The reported email blow-up comes after Weiss was installed as editor in chief in October with a mission to shake up the network, putting her under a microscope and prompting a steady stream of criticism.
Weiss’s choice to anchor the “CBS Evening News,” Tony Dokoupil, had a rough Monday debut as he stumbled through the broadcast — tripping over a teleprompter pivot and leaving viewers with several seconds of dead air.
“There is blood in the water,” one CBS journalist told the Guardian when asked about Weiss’s tenure.
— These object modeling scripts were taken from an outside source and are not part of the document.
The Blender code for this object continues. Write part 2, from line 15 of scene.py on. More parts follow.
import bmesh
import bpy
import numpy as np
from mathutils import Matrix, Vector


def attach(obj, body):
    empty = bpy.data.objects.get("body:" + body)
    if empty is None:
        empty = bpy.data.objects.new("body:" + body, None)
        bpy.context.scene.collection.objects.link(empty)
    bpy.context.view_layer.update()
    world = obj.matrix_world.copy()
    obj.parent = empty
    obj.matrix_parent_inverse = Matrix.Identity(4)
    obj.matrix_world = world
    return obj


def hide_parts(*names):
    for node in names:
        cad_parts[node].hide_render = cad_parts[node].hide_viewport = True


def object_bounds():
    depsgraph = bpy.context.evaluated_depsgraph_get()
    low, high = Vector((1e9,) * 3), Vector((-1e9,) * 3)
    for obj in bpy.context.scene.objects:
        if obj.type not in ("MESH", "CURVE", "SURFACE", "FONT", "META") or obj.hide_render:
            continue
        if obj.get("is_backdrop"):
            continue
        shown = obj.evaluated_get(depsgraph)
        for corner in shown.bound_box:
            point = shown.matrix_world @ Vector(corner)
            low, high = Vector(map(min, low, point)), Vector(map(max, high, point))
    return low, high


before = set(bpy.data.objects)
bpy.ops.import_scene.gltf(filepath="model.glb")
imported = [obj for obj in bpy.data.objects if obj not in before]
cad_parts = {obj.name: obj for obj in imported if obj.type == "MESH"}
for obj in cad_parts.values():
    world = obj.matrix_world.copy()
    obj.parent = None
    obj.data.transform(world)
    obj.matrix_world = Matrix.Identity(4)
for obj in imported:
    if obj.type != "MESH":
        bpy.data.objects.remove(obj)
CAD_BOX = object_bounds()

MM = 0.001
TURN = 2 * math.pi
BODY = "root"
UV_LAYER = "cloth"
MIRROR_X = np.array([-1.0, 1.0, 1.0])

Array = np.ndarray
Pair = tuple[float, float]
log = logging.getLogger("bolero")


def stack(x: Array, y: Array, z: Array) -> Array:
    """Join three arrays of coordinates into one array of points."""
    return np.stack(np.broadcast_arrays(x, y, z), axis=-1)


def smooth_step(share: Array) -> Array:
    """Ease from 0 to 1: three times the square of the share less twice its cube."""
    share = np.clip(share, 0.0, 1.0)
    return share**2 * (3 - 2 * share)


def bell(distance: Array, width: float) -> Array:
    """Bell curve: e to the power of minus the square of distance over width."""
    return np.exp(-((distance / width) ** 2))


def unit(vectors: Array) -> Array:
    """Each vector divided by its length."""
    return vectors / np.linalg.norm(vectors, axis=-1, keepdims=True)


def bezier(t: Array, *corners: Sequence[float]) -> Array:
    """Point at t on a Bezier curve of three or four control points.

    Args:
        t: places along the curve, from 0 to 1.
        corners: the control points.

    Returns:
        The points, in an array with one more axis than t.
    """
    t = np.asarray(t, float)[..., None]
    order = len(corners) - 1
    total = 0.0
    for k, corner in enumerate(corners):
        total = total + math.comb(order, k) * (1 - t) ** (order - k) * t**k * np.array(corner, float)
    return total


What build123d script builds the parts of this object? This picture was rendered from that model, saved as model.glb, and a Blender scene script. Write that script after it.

Her first major controversy involved pulling a “60 Minutes” segment by veteran correspondent Sharyn Alfonsi that had been scheduled to air Dec. 21, citing editorial concerns including the lack of a response from the Trump administration.
Alfonsi circulated an internal email protesting the decision, calling it “political.” Some staff viewed the email as insubordinate, but others saw it as the first public airing of long-simmering grievances.
The pulled segment, which examined alleged abuses at El Salvador’s Cecot prison, aired on Canada’s Global TV, anyway.
Nearly 200 former CBS News journalists reportedly signed a letter urging the boss of Paramount Skydance, which owns CBS, to course correct. The missive to exec David Ellison has been shelved for now, the Guardian reported.